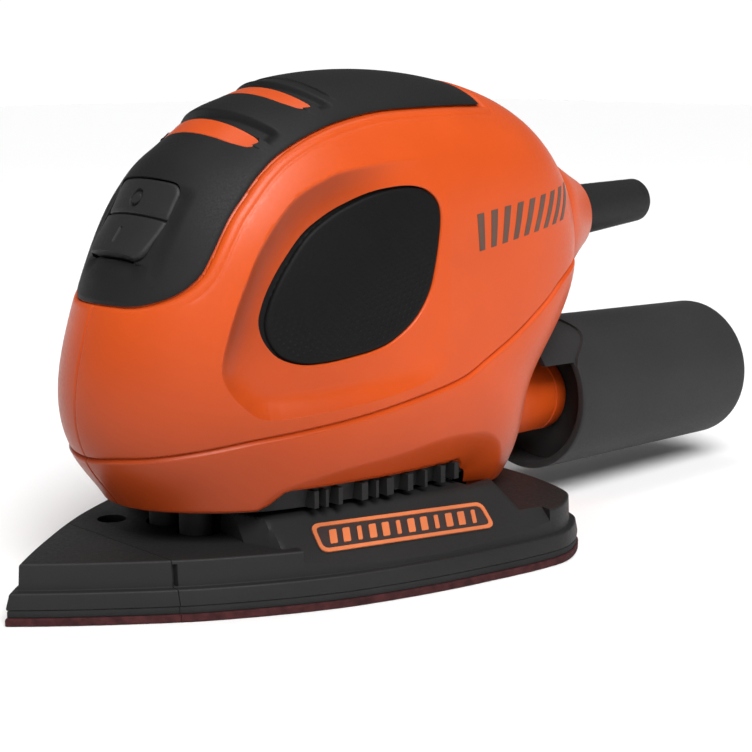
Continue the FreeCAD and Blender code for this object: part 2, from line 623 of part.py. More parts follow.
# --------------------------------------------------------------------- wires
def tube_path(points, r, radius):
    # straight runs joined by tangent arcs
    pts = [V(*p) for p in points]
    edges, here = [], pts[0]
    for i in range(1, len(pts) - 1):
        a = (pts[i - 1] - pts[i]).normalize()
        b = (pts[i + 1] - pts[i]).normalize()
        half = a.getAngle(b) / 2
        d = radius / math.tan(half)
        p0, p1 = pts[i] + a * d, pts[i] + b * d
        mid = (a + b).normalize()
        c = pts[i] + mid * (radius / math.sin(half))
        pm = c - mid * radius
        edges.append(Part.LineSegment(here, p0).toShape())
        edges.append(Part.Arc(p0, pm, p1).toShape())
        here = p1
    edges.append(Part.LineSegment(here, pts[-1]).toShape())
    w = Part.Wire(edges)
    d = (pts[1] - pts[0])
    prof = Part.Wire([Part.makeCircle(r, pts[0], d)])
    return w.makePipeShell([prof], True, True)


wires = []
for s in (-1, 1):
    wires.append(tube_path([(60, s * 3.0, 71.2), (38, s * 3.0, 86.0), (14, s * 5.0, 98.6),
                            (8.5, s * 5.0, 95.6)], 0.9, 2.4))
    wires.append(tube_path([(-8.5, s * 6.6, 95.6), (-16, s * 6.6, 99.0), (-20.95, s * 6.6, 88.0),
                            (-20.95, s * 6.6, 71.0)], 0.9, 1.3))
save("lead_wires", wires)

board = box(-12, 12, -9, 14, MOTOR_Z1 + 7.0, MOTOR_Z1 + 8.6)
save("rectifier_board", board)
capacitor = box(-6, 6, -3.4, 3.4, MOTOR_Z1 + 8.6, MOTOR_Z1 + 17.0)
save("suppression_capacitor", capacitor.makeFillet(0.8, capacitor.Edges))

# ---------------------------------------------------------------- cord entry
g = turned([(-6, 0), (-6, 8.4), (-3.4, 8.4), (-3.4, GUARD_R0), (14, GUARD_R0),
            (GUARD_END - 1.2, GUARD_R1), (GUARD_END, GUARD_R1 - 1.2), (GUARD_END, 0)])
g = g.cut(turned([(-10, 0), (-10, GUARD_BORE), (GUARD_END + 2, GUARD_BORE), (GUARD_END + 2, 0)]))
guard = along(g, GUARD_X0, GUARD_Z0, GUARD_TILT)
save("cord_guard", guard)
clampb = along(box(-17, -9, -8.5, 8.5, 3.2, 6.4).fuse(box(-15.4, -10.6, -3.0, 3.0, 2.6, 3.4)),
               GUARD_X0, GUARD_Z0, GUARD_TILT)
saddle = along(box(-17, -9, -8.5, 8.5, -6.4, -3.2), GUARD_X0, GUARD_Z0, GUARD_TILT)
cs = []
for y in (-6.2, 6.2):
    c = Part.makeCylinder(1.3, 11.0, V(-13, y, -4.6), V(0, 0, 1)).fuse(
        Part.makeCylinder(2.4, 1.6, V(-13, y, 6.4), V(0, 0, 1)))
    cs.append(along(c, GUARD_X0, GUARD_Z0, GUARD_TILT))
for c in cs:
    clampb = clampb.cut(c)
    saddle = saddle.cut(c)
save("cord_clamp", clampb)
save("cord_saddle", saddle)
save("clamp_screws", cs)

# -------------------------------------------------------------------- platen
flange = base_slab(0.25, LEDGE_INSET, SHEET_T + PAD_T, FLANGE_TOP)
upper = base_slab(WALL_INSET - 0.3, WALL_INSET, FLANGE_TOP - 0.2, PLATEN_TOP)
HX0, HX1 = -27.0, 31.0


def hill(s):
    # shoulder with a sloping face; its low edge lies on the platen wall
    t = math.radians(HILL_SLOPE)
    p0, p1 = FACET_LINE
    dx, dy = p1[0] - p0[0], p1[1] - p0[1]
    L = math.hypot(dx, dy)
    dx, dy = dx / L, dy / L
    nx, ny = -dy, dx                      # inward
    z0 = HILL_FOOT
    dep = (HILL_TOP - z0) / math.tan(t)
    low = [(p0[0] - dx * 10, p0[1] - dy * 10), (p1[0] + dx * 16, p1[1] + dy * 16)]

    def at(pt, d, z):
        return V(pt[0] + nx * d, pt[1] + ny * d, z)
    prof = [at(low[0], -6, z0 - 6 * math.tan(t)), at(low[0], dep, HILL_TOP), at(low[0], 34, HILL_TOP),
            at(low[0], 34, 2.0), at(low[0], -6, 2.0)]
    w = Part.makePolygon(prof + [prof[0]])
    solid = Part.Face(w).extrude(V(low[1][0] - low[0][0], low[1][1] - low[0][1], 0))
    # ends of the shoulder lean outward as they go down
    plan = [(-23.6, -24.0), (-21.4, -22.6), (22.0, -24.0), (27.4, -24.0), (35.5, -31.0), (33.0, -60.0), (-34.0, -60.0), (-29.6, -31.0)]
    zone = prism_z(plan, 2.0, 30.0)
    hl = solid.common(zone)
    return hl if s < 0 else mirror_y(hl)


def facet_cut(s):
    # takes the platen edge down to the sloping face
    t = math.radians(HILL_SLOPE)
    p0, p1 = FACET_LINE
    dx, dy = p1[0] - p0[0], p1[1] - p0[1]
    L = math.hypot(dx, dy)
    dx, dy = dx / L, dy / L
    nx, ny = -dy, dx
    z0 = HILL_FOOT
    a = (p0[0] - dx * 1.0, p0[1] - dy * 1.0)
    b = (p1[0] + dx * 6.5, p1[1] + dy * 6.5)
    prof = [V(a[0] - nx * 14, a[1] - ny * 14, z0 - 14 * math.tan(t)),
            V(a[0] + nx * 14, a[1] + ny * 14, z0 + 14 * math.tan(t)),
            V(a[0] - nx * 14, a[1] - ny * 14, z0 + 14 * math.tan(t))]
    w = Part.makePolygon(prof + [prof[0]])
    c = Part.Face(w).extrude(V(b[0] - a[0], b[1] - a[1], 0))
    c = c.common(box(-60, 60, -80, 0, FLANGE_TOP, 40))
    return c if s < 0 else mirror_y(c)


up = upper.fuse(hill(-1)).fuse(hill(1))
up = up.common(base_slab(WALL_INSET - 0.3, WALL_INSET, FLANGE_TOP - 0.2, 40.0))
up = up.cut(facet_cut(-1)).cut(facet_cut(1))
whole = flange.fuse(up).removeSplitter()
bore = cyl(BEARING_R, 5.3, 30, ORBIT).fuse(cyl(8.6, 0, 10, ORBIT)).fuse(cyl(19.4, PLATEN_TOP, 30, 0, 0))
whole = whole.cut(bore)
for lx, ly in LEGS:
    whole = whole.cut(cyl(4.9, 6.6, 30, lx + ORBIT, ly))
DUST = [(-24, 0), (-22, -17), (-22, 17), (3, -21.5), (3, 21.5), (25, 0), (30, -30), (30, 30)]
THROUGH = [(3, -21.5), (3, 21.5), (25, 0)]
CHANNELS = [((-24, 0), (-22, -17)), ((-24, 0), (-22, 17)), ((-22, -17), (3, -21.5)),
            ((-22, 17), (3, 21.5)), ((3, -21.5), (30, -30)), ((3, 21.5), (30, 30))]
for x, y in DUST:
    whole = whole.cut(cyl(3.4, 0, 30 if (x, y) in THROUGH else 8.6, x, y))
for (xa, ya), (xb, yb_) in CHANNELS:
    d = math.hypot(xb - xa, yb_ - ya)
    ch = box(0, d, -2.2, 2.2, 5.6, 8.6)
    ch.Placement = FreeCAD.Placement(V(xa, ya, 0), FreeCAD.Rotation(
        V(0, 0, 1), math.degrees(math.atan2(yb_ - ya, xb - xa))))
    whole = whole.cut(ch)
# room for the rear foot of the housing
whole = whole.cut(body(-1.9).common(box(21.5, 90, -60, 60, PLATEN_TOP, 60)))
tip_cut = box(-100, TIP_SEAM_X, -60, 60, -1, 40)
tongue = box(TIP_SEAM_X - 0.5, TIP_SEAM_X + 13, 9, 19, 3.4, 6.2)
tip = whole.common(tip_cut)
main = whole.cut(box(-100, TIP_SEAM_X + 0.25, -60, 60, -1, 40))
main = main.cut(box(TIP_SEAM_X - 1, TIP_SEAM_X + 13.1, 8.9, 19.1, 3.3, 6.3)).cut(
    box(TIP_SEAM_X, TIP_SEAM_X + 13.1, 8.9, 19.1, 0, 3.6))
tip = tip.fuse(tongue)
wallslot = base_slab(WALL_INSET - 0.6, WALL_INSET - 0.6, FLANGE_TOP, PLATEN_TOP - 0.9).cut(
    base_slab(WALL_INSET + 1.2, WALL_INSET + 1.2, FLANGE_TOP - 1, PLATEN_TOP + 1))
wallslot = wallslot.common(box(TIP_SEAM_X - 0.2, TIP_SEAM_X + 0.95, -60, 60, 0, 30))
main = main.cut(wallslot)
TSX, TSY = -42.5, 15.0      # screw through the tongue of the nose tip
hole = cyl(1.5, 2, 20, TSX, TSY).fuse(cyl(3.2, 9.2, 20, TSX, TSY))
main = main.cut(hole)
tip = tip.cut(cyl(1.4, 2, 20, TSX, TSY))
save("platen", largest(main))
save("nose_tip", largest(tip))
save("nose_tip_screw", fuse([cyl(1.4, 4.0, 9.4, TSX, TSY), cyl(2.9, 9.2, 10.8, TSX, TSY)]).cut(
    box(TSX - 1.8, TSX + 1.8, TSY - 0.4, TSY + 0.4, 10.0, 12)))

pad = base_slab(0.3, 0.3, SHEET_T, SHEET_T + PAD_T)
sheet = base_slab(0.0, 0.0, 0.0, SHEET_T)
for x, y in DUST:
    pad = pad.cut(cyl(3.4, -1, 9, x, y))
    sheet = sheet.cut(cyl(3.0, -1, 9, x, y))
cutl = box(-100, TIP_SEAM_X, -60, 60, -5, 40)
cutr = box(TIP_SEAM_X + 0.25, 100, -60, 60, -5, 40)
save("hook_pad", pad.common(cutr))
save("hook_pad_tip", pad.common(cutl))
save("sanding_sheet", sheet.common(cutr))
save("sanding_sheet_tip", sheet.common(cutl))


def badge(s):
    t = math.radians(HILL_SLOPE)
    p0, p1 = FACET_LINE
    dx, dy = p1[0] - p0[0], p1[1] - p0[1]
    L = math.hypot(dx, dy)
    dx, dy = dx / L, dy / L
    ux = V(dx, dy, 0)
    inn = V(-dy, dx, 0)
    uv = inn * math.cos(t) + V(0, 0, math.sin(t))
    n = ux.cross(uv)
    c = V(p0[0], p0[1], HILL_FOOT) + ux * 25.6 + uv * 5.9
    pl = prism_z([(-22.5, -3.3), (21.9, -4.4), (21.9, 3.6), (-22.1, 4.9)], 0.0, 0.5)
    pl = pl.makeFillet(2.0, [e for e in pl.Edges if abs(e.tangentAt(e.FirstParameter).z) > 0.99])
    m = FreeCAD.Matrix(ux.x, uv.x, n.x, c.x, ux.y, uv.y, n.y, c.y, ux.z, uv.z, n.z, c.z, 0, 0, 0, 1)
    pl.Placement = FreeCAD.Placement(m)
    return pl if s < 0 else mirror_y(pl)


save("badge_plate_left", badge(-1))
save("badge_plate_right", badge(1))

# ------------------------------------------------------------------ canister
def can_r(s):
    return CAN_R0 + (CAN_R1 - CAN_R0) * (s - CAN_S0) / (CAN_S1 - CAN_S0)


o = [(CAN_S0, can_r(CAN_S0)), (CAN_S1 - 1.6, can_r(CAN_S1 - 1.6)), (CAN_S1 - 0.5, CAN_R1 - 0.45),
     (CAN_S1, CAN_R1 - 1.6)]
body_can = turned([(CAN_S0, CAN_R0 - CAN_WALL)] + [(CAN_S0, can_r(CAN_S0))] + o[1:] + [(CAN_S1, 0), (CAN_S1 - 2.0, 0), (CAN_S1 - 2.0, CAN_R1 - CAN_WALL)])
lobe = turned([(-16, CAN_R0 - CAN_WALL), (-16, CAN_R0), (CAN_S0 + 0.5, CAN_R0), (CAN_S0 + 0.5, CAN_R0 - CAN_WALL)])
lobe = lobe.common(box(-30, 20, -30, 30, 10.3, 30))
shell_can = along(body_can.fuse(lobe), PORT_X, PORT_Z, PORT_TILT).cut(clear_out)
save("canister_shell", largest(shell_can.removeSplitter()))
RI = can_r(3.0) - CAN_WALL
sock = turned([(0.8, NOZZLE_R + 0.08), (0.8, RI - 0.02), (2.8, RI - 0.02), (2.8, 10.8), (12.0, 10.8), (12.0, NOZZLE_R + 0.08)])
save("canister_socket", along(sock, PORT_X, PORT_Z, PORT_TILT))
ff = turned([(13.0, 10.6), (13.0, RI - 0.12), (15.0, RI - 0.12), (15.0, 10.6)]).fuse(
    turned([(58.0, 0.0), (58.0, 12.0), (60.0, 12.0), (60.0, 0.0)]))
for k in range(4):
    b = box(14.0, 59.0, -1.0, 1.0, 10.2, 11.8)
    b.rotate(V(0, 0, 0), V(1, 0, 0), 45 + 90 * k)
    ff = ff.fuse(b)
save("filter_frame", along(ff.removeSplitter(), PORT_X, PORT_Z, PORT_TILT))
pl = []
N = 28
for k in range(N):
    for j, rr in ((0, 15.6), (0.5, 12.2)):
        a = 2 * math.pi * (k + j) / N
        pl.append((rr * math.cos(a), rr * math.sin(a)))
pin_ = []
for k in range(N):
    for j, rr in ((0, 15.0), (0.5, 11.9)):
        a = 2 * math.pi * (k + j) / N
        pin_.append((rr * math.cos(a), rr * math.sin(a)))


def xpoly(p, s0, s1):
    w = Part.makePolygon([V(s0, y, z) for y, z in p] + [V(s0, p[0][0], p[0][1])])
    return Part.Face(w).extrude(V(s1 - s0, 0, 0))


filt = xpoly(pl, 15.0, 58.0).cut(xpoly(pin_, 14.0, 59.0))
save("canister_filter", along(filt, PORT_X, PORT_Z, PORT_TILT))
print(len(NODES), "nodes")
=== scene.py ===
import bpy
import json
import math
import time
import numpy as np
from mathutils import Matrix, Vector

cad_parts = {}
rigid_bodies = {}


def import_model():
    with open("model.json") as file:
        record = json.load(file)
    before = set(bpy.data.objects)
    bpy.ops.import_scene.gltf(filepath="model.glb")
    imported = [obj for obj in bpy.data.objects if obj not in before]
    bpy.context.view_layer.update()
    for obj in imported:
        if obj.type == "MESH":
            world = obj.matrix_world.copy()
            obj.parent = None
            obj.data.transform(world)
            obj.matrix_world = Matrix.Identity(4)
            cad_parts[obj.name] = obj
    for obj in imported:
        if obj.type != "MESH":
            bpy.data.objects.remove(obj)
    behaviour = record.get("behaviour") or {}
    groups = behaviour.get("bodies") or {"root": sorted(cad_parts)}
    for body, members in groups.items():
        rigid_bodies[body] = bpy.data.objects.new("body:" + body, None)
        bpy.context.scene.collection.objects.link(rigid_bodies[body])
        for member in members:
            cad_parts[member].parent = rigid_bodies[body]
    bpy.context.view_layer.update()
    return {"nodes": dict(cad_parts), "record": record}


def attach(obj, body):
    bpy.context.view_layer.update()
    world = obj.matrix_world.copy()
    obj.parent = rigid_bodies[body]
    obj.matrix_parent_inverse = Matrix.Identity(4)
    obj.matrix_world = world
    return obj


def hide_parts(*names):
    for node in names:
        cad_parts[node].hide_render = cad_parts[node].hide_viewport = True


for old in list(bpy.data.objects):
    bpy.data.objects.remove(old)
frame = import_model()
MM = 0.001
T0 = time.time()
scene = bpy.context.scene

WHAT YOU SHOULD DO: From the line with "filt = xpoly(pl, 15.0, 58.0).cut(xpoly(pin_, 14.0, 59.0))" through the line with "cad_parts[member].parent = rigid_bodies[body]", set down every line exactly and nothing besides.

FINISHED EXERCISE:
filt = xpoly(pl, 15.0, 58.0).cut(xpoly(pin_, 14.0, 59.0))
save("canister_filter", along(filt, PORT_X, PORT_Z, PORT_TILT))
print(len(NODES), "nodes")
=== scene.py ===
import bpy
import json
import math
import time
import numpy as np
from mathutils import Matrix, Vector

cad_parts = {}
rigid_bodies = {}


def import_model():
    with open("model.json") as file:
        record = json.load(file)
    before = set(bpy.data.objects)
    bpy.ops.import_scene.gltf(filepath="model.glb")
    imported = [obj for obj in bpy.data.objects if obj not in before]
    bpy.context.view_layer.update()
    for obj in imported:
        if obj.type == "MESH":
            world = obj.matrix_world.copy()
            obj.parent = None
            obj.data.transform(world)
            obj.matrix_world = Matrix.Identity(4)
            cad_parts[obj.name] = obj
    for obj in imported:
        if obj.type != "MESH":
            bpy.data.objects.remove(obj)
    behaviour = record.get("behaviour") or {}
    groups = behaviour.get("bodies") or {"root": sorted(cad_parts)}
    for body, members in groups.items():
        rigid_bodies[body] = bpy.data.objects.new("body:" + body, None)
        bpy.context.scene.collection.objects.link(rigid_bodies[body])
        for member in members:
            cad_parts[member].parent = rigid_bodies[body]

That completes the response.